If you believe that you can squeeze some performance gain in using an 8 bit type then be explicit and use signed char or unsigned char.
From ARM system developers guide
"most ARM data processing operations are 32-bit only. For this reason, you should use
a 32-bit datatype, int or long, for local variables wherever possible. Avoid using char and
short as local variable types, even if you are manipulating an 8- or 16-bit value"
an example code from the book to prove the point. note the wrap around handling for char as opposed to unsigned int.
int checksum_v1(int *data)
{
char i;
int sum = 0;
for (i = 0; i < 64; i++)
{
sum += data[i];
}
return sum;
}
ARM7 assembly when using i as a char
checksum_v1
MOV r2,r0 ; r2 = data
MOV r0,#0 ; sum = 0
MOV r1,#0 ; i = 0
checksum_v1_loop
LDR r3,[r2,r1,LSL #2] ; r3 = data[i]
ADD r1,r1,#1 ; r1 = i+1
AND r1,r1,#0xff ; i = (char)r1
CMP r1,#0x40 ; compare i, 64
ADD r0,r3,r0 ; sum += r3
BCC checksum_v1_loop ; if (i<64) loop
MOV pc,r14 ; return sum
ARM7 assembly when i is an unsigned int.
checksum_v2
MOV r2,r0 ; r2 = data
MOV r0,#0 ; sum = 0
MOV r1,#0 ; i = 0
checksum_v2_loop
LDR r3,[r2,r1,LSL #2] ; r3 = data[i]
ADD r1,r1,#1 ; r1++
CMP r1,#0x40 ; compare i, 64
ADD r0,r3,r0 ; sum += r3
BCC checksum_v2_loop ; if (i<64) goto loop
MOV pc,r14 ; return sum
If your program is simple enough, the optimizer can do the right thing without you having to worry about it. In this case, plain int would be the simplest (and forward-proof) solution.
However, if you want really much to combine specific bit width and speed, you can use 7.18.1.3 Fastest minimum-width integer types from the C99 standard (requires C99-compliant compiler).
For example:
int_fast8_t x;
uint_fast8_t y;
are the signed and unsigned types that are guaranteed to be able to store at least 8 bits of data and use the usually faster underlying type. Of course, it all depends on what you are doing with the data afterwards.
For example, on all systems I have tested (see: standard type sizes in C++) the fast types were 8-bit long.

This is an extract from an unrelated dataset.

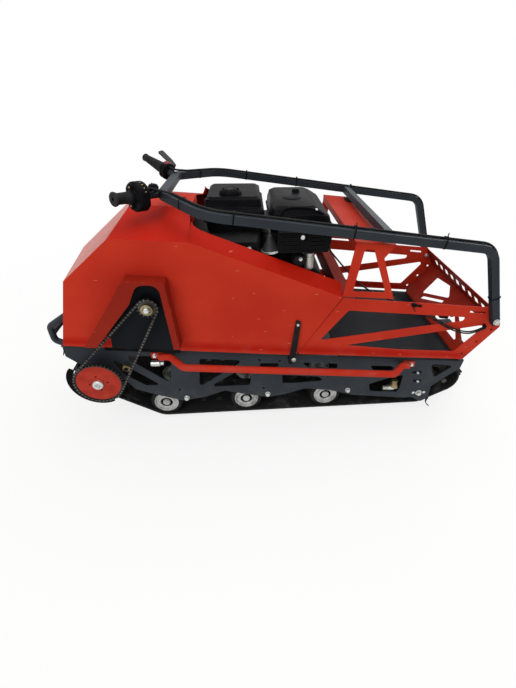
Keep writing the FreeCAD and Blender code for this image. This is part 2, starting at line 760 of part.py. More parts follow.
def fuel_tank():
    """Black tank with a seam flange round its middle."""
    base = ENGINE_TOP + SEAT
    left, right = TANK_Y
    outline = [(TANK_FRONT, base), (TANK_REAR - 16, base), (TANK_REAR, TANK_TOP - 56)]
    outline += [(TANK_REAR - 2, TANK_TOP - 36), (TANK_REAR - 50, TANK_TOP - 4), (TANK_FRONT + 6, TANK_TOP)]
    tank = slab(outline, left, right, [12, 8, 8, 16, 24, 26])
    front, rear, z = TANK_FRONT - TANK_SEAM, TANK_REAR + TANK_SEAM, TANK_TOP - 62
    edge = [(front, z), (rear, z - 3), (rear, z + 3), (front, z + 6)]
    seam = slab(edge, left - TANK_SEAM, right + TANK_SEAM, 2)
    return tank.fuse(seam)


def air_cleaner():
    """Black cover at the front of the engine with a round knob on top."""
    front, rear, top = CLEANER_FRONT, CLEANER_REAR, CLEANER_TOP
    outline = [(front, ENGINE_TOP + 6), (rear, ENGINE_TOP + SEAT), (rear - 6, top - 34)]
    outline += [(rear - 24, top - 8), (front + 16, top), (front + 4, top - 20)]
    body = slab(outline, CLEANER_Y[0], CLEANER_Y[1], [10, 8, 12, 20, 16, 12])
    knob = Part.makeCylinder(KNOB_R, 20, V(KNOB_AT[0], KNOB_AT[1], top - 12))
    return body.fuse(knob)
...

i was doing a program in NASM(x86 assembly), in which user is asked to enter three 32 bit hex numbers(8 digit), which are further stored in an array and the program shows the number which is largest of them all. The program works fine, i.e. it shows the largest of the three numbers. But the problem is, that it shows only 16 bit (4 digit number) as output. For example, if i give three numbers as 11111111h,22222222h and 10000000h, the output comes out to be only 2222. This is the code.
section .data
msg db "Enter the number : ",10d,13d
msglen equ $-msg
show db "The greatest number is : ",10d,13d
showlen equ $-show
%macro display 2
mov eax,4
mov ebx,1
mov ecx,%1
mov edx,%2
int 80h
%endmacro
%macro input 2
mov eax,3
mov ebx,0
mov ecx,%1
mov edx,%2
int 80h
%endmacro
section .bss
large resd 12
num resd 3
section .text
global _start
_start:
mov esi,num
mov edi,3
; Now taking input
nxt_num:
display msg,msglen
input esi,12
add esi,12
dec edi
jnz nxt_num
mov esi,num
mov edi,3
add: mov eax,[esi]
jmp check
next: add esi,12
mov ebx,[esi]
CMP ebx,eax
jg add
check: dec edi
jnz next
mov [large],eax
display show,showlen
display large,12
;exit
mov eax,1
mov ebx,0
int 80h
I even tried changing reserved size of array from doubly byte to quad byte. But the result remains the same.
Also, when i execute the same code in NASM x86_64 assembly, only with the registers and the system calls changed (i.e. eax to rax, ebx to rcx, int 80h to syscall, etc) the output comes out to of 32 bits(8 digits). Why so?
I need help. Thank you. :)
In you little program , you're trying to move the Qword into a 32-bit register which can hold just 4bytes (DWord). Based on your response to Gunner I guess you're misunderstanding this concept.
Actually each byte is represented by 8bits.
a word is 2 bytes (16 bits)
a dword is 4 bytes (32 bits) which is the size of a register in a x86 arch.
So whenever you take a byte , its binary equivalent has always an 8bits size.
So the binary equivalent of "FF" in hex is 00001111.
In your program just try to print your number as a string instead of printing it through a register, you can simply do that by using the pointer to the memory address where you number is stored or simply by printing the input using printf.
P.S : the string should be in ASCII , so to display 11111111 it should be in memory as following 3131313131313131 .
The output 2222 is correct for a 32 bit register. Each number is 8 bits, 4 numbers = 8 * 4 = 32, the max a 32 bit register can hold. This is why if you change to 64 bit registers, the full number is printed. You will need to change the displayed number into a string to display the full number.